Dans son mémoire, Dana Nessel convient que l’argument d’Enbridge concernant le traité ne tient pas la route, simplement parce que rien dans le traité lui-même n’empêche expressément les gouvernements ou les tribunaux de faire respecter les droits de la personne.

«Enbridge et le Canada soutiennent essentiellement que le traité de 1977 permet à Enbridge d’empiéter indéfiniment sur les terres d’autrui, des terres souveraines en plus, et prive le propriétaire foncier de tout recours», écrit-elle.

«Cet argument est sans fondement, n’a pas de base dans le texte du traité et porte atteinte aux droits fondamentaux des gouvernements souverains et des propriétaires fonciers.»

Dans son propre mémoire d’appel, Enbridge soutient que le «fondement de la suprématie» du traité est le même que celui de la Constitution américaine et qu’il empêche «d’entraver, de détourner, de rediriger ou d’interférer de quelque manière que ce soit avec le transport des hydrocarbures en transit».

La canalisation 5, qui emprunte le même tracé depuis sa construction en 1953, transporte chaque jour quelque 540 000 barils de pétrole et de gaz naturel liquide à travers le Wisconsin et le Michigan jusqu’aux raffineries de Sarnia, en Ontario.

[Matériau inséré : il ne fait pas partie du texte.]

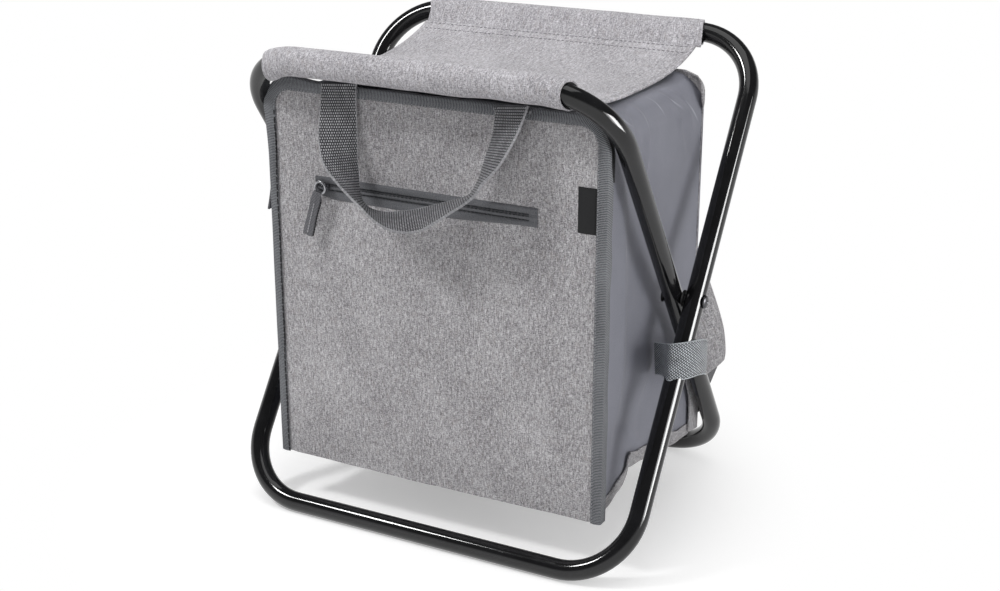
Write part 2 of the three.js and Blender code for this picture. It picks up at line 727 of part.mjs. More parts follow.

Elle approvisionne des installations de raffinage clés en Ontario et au Québec, et est essentielle à la production de carburéacteur pour les principaux aéroports des deux côtés de la frontière canado-américaine, incluant l’aéroport métropolitain de Detroit et l’aéroport Pearson de Toronto.

Enbridge et ses alliés affirment qu’une fermeture entraînerait des perturbations économiques majeures dans les Prairies et le Midwest américain, où le pipeline fournit des matières premières aux raffineries du Michigan, de l’Ohio et de la Pennsylvanie.

L’entreprise, qui cherche toujours l’approbation réglementaire pour un détour de 66 kilomètres autour de la communauté autochtone, craint que trois ans ne suffisent pas pour le rendre opérationnel. La société insiste également sur le fait qu’un accord de 50 ans signé avec la bande en 1992 lui permet de maintenir la ligne existante ouverte.

La bande souhaite toutefois que les 19 kilomètres de pipeline sur son territoire soient fermés le plus rapidement possible, et conteste également les termes de l’attribution financière et de l’accord de partage des bénéfices qui accompagnaient la décision du tribunal de district.

À cette fin, un dossier distinct déposé par deux experts américains en droit de restitution affirme que le juge du tribunal de district William Conley a commis une erreur lorsqu’il a calculé cet accord, qui comprenait un arriéré de 5,1 millions de dollars.